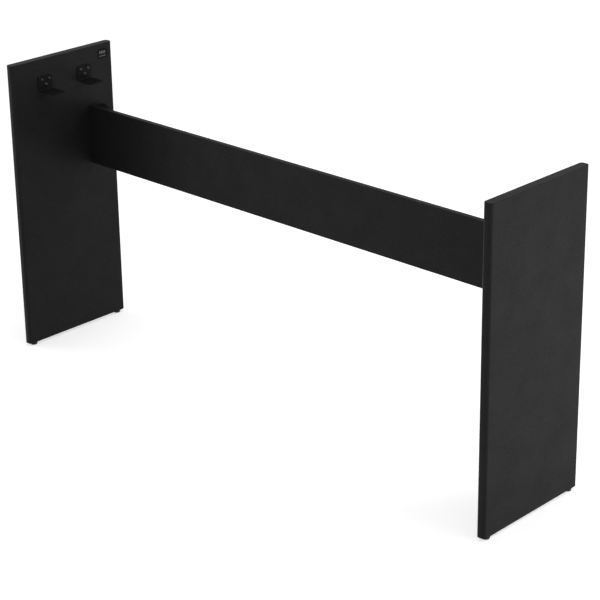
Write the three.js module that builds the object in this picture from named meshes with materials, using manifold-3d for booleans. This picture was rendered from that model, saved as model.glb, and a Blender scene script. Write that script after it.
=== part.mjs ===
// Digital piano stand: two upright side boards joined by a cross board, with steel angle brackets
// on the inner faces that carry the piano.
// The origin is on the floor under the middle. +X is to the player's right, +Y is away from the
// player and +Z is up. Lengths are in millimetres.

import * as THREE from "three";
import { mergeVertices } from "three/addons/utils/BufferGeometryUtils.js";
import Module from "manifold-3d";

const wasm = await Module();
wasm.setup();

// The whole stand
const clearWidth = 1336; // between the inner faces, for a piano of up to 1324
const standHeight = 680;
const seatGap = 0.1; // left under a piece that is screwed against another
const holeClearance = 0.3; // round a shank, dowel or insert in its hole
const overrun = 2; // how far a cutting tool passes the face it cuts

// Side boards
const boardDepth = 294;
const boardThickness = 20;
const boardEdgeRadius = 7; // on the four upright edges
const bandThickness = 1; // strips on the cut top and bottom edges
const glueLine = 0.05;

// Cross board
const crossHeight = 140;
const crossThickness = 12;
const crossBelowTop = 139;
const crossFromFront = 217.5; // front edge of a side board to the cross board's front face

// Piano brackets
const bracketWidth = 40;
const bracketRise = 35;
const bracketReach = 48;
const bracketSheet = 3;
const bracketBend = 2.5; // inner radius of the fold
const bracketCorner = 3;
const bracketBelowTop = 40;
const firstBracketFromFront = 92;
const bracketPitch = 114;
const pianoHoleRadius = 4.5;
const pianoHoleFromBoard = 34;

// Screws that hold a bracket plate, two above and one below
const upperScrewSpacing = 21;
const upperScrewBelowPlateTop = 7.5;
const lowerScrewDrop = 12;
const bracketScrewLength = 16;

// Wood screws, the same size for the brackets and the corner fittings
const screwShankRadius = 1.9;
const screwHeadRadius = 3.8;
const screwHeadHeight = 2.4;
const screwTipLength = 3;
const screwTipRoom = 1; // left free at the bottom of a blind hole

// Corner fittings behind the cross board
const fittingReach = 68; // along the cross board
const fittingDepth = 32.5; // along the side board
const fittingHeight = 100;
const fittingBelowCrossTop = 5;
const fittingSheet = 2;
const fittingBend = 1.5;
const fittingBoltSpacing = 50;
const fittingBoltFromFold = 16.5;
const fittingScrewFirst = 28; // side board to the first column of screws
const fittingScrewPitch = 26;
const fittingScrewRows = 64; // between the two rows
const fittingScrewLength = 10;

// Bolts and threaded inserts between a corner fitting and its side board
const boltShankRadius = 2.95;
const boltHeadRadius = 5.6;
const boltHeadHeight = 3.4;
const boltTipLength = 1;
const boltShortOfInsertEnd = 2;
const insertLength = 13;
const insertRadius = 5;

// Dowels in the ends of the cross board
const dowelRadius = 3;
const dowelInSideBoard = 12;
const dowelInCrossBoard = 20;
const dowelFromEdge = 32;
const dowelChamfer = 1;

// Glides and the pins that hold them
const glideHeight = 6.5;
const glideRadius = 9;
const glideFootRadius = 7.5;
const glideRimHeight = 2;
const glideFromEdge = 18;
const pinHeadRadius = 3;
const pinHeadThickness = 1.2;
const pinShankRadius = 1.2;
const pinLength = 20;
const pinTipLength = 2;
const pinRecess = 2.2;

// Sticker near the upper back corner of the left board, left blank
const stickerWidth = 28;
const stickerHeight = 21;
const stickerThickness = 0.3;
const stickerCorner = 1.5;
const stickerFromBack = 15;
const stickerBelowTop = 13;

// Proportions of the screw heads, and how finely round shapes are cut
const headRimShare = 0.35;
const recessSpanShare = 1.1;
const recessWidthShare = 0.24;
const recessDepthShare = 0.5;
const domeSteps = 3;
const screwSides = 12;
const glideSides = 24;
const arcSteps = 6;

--

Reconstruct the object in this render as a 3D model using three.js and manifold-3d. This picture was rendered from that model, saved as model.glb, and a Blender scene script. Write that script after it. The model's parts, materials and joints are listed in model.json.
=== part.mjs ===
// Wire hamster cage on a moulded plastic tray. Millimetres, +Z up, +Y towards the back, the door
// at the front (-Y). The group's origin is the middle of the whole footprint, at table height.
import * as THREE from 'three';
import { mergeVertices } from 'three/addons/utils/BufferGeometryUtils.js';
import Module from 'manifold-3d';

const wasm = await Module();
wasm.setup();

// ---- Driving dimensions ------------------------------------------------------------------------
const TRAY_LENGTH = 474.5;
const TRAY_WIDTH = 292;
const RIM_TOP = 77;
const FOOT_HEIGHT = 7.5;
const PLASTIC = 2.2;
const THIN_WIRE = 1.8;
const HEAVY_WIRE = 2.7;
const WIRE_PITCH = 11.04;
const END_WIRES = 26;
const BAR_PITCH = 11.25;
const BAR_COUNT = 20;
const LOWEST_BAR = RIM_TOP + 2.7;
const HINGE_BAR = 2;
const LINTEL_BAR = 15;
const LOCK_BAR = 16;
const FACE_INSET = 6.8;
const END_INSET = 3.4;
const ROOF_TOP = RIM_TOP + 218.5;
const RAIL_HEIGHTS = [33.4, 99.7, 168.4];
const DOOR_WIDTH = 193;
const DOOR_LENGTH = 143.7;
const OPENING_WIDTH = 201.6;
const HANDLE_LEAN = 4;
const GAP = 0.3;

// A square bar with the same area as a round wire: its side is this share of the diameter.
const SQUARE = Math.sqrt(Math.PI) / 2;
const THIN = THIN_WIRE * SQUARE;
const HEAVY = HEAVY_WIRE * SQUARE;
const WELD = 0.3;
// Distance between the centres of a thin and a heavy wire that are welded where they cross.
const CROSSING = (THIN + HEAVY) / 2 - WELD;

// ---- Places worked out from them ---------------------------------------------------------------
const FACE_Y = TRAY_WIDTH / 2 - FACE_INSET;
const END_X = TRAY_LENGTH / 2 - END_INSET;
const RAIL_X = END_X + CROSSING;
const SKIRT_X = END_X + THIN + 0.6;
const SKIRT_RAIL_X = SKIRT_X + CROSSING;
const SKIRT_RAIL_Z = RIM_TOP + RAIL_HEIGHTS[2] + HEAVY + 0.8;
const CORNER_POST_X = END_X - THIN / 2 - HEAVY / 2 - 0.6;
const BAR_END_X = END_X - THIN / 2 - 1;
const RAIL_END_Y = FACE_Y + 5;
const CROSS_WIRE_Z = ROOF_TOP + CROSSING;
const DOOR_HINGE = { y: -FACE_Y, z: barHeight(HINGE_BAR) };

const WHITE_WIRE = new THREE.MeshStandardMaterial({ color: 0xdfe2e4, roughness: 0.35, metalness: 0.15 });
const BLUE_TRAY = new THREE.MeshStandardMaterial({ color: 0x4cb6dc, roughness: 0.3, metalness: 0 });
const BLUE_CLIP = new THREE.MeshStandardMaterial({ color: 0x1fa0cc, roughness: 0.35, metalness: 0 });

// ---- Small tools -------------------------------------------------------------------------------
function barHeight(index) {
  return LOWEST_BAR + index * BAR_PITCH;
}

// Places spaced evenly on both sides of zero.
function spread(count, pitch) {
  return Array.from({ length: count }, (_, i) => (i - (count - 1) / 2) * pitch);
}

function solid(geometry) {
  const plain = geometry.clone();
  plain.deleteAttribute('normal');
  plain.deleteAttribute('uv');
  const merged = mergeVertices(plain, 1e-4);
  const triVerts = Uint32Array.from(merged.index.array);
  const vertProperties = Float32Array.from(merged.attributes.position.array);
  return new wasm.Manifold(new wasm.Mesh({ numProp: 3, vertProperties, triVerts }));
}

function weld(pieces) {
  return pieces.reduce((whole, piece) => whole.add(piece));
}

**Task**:
Go through the material above and output exactly the lines from the one containing "Write the three.js" through the one containing "const crossFromFront = 217.5;".

**Worked answer**:
Write the three.js module that builds the object in this picture from named meshes with materials, using manifold-3d for booleans. This picture was rendered from that model, saved as model.glb, and a Blender scene script. Write that script after it.
=== part.mjs ===
// Digital piano stand: two upright side boards joined by a cross board, with steel angle brackets
// on the inner faces that carry the piano.
// The origin is on the floor under the middle. +X is to the player's right, +Y is away from the
// player and +Z is up. Lengths are in millimetres.

import * as THREE from "three";
import { mergeVertices } from "three/addons/utils/BufferGeometryUtils.js";
import Module from "manifold-3d";

const wasm = await Module();
wasm.setup();

// The whole stand
const clearWidth = 1336; // between the inner faces, for a piano of up to 1324
const standHeight = 680;
const seatGap = 0.1; // left under a piece that is screwed against another
const holeClearance = 0.3; // round a shank, dowel or insert in its hole
const overrun = 2; // how far a cutting tool passes the face it cuts

// Side boards
const boardDepth = 294;
const boardThickness = 20;
const boardEdgeRadius = 7; // on the four upright edges
const bandThickness = 1; // strips on the cut top and bottom edges
const glueLine = 0.05;

// Cross board
const crossHeight = 140;
const crossThickness = 12;
const crossBelowTop = 139;
const crossFromFront = 217.5; // front edge of a side board to the cross board's front face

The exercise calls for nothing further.